L'idée est de soutenir et d'accompagner toute personne confrontée à un litige, et aspirant à demander justice et à récupérer ses droits. Le dispensaire vise en outre à disséminer toute une culture du droit avec laquelle les Libanais ne sont pas familiers, soit par manque de connaissance, soit tout simplement par dépit, la loi de la jungle s'étant peu à peu substituée à la règle du droit.
« Pour que la citoyenneté soit effective, elle doit être accompagnée de la garantie des droits de la personne. Pour que cette garantie soit effective, la loi doit être accessible à tous et intelligible. »
C'est par ces termes que les responsables du projet présentent ce haut lieu de rencontre entre le droit, la science et l'engagement citoyen exprimé par le bénévolat.
Animé par des étudiants en droit en 3e et 4e année, soutenus par des anciens de la faculté, des professionnels et des enseignants, le dispensaire vise des objectifs multiples : offrir un service citoyen tout en propageant une culture juridique.
« Il s'agit de mettre le droit à la portée de tous et de traduire la pensée de Portalis, l'un des plus éminents juristes français qui écrivait que les "lois sont faites pour les hommes et non les hommes pour les lois" », rappelle Karim Torbey, avocat et professeur de droit chargé du projet.
Concrètement, le dispensaire accueille toute personne en quête d'un conseil juridique en amont des poursuites judiciaires ou du procès pour l'aider à prendre une décision en connaissance de cause. En offrant un service public gratuit, « les étudiants qui effectuent les recherches et participent au face-à-face avec l'intéressé contribuent indirectement à parfaire leur formation universitaire en traitant de cas concrets et réels, les préparant à la vie professionnelle », explique Anthony Féghali, ancien étudiant chargé de la cellule OJ.
Les universitaires sont encadrés tout le long du processus par les enseignants et les anciens de l'université qui prodiguent conseil.
Ingénieur et professeur d'université, Joe a eu recours au dispensaire à deux reprises.
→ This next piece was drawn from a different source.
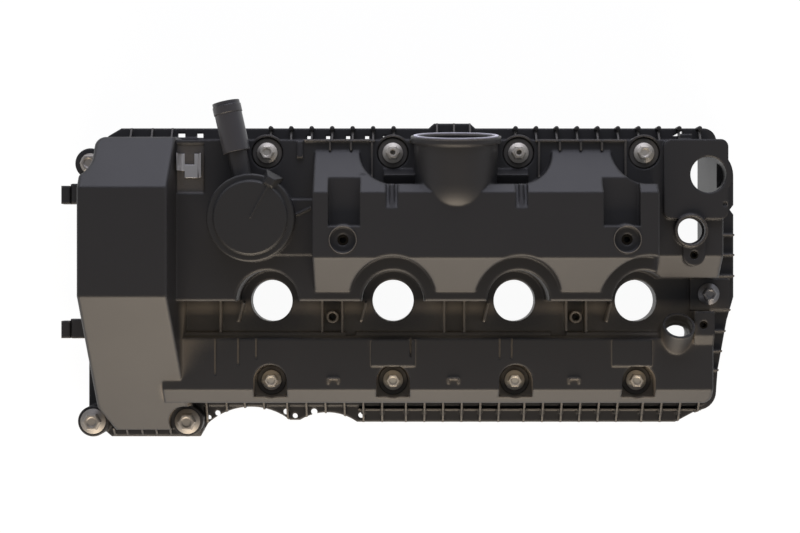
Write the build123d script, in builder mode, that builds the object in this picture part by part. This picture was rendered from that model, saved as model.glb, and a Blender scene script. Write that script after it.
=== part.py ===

Confronté à deux litiges suite à des opérations d'investissement, il s'est rendu au dispensaire juridique sans hésiter pour soumettre son cas : la première fois, lors de l'achat d'un bien-fonds qu'il n'a jamais finalisé, le vendeur n'ayant pas pu poursuivre le projet de construction faute d'argent ; la seconde fois, dans le cadre d'une acquisition d'actions dans une société étrangère qui s'est abstenue de payer à l'intéressé les dividendes.
Bref, deux dossiers ardus dans lesquels l'investisseur avait besoin de conseils concrets, avant d'entreprendre une quelconque action en justice.
« Personnellement, j'ai trouvé l'initiative du dispensaire d'autant plus intéressante qu'elle a un but non commercial. En tant que demandeur d'un conseil juridique, je me sens rassuré de savoir que l'action est bénévole », témoigne l'ingénieur. Joe explique sa préférence pour ce dispensaire à cause de ses craintes de tomber sur un mauvais avocat, ou un « avocat pressé et stressé qui va me coûter très cher sans me donner de résultats concrets ».
À ce premier avantage s'ajoute le fait que « les universitaires sont très sérieux et travaillent avec rigueur car ils sont motivés par la réussite et non par l'argent », dit-il. C'est sans aucun doute, une « win-win situation » qui profite au citoyen, mais aussi à l'étudiant qui s'investit dans une action socialement bénéfique tout en se préparant à la vie professionnelle.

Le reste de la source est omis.